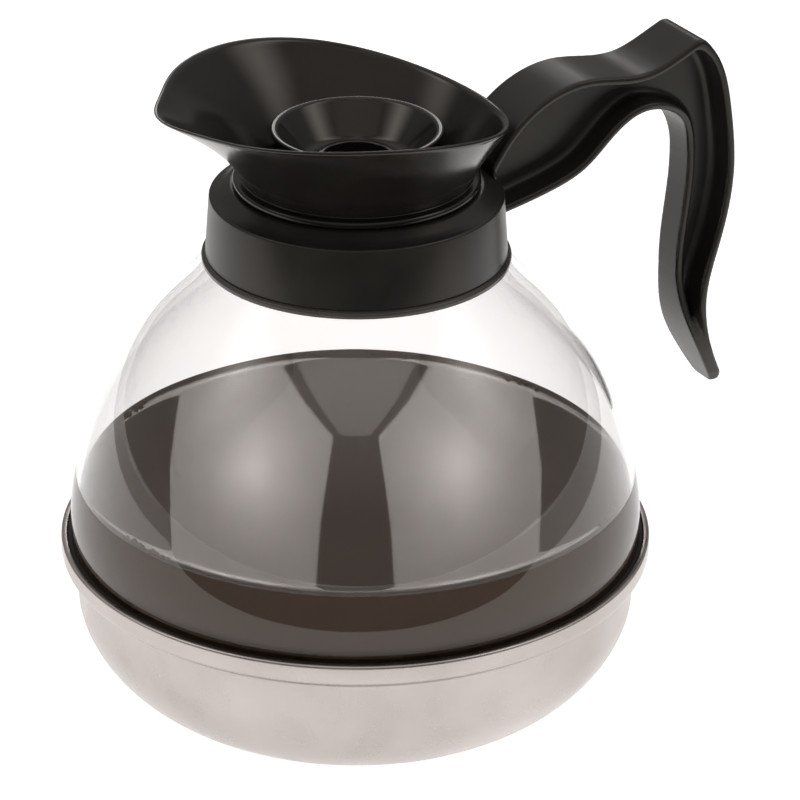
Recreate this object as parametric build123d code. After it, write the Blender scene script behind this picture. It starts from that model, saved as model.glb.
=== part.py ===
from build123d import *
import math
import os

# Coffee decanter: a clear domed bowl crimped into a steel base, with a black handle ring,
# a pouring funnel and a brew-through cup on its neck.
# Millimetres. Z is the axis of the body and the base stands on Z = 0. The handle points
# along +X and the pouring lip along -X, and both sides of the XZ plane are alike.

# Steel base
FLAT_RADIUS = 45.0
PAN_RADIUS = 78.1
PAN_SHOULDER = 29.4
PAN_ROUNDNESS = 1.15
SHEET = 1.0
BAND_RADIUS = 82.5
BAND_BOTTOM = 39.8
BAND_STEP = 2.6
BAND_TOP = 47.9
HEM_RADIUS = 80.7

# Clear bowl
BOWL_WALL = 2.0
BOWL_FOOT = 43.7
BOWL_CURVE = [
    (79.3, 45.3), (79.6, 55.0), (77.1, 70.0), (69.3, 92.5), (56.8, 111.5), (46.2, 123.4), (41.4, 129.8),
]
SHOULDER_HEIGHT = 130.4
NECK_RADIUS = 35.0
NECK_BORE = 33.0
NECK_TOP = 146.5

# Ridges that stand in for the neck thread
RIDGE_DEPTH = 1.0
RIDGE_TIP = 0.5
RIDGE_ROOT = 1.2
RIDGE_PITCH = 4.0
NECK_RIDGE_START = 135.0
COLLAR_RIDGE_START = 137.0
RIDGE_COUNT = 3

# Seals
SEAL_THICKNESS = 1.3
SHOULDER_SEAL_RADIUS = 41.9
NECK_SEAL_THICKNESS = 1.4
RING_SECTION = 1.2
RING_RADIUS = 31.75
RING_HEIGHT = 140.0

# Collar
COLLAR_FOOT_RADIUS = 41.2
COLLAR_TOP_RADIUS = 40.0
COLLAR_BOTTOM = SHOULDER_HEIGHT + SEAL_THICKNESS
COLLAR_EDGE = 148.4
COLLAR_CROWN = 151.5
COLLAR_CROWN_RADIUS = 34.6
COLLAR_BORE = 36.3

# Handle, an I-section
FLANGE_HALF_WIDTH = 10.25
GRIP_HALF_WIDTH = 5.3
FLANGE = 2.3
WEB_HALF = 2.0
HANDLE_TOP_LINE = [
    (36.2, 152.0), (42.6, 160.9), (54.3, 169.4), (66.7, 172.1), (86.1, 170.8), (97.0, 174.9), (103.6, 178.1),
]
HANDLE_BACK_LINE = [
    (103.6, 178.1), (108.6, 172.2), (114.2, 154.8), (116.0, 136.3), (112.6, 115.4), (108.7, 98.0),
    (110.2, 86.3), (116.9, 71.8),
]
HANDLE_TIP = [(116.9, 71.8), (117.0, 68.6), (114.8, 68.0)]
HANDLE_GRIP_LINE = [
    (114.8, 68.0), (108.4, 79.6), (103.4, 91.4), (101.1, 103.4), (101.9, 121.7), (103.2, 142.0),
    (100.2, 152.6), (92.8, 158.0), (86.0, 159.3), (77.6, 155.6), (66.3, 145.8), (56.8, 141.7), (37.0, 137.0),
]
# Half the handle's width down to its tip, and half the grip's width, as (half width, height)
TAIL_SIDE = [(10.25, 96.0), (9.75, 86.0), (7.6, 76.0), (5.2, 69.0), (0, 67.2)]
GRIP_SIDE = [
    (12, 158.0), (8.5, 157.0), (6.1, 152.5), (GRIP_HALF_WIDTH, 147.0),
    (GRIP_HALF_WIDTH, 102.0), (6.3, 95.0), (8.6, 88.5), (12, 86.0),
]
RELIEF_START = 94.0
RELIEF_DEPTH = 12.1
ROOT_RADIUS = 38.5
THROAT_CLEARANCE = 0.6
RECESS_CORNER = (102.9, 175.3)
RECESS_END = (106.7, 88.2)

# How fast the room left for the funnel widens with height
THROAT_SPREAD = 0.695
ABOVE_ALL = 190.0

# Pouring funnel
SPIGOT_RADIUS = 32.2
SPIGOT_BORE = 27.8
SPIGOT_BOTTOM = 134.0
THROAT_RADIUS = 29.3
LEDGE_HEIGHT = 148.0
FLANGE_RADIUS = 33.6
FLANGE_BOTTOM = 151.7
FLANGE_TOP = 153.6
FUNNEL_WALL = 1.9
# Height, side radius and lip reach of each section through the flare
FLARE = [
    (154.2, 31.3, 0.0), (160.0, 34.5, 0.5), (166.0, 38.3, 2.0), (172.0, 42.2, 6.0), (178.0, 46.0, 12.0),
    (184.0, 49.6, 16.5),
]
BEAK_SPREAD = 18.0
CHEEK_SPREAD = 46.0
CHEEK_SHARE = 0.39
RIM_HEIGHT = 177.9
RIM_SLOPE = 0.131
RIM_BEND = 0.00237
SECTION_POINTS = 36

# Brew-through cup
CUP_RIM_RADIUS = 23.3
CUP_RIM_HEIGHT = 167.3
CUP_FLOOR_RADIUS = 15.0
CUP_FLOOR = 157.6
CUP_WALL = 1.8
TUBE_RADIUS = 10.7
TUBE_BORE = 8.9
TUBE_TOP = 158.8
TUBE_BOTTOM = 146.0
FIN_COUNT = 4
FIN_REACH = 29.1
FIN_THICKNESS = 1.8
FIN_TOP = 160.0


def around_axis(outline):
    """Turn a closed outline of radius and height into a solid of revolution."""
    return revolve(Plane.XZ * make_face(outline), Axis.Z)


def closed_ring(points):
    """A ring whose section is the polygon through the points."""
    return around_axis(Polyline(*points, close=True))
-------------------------
Repeat, word for word, the lines from the opening of the material through the line containing "# along +X and".

* _SOLUTION FOR THIS EXERCISE_:
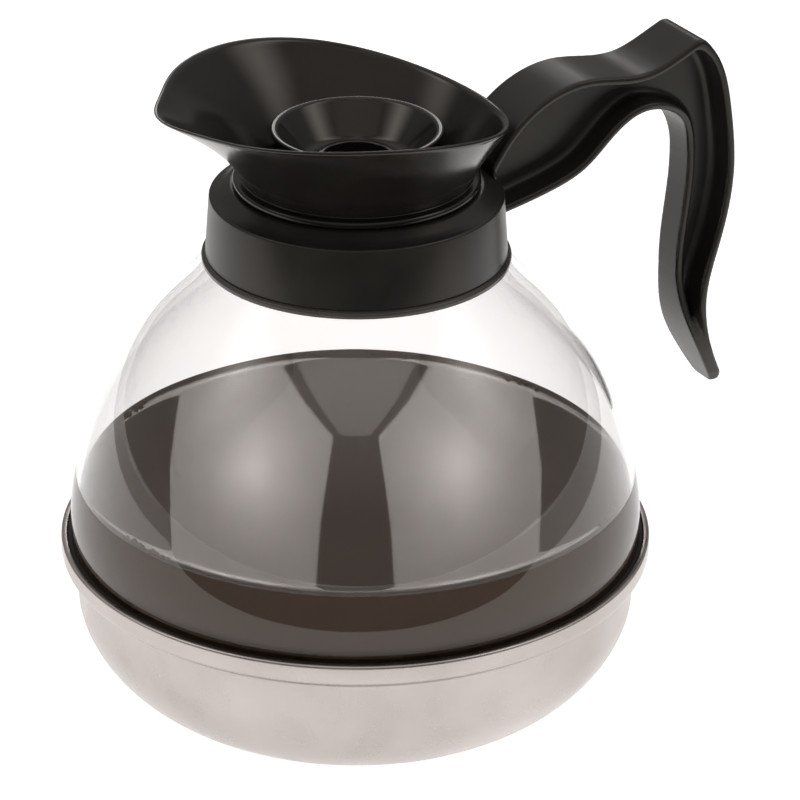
Recreate this object as parametric build123d code. After it, write the Blender scene script behind this picture. It starts from that model, saved as model.glb.
=== part.py ===
from build123d import *
import math
import os

# Coffee decanter: a clear domed bowl crimped into a steel base, with a black handle ring,
# a pouring funnel and a brew-through cup on its neck.
# Millimetres. Z is the axis of the body and the base stands on Z = 0. The handle points
# along +X and the pouring lip along -X, and both sides of the XZ plane are alike.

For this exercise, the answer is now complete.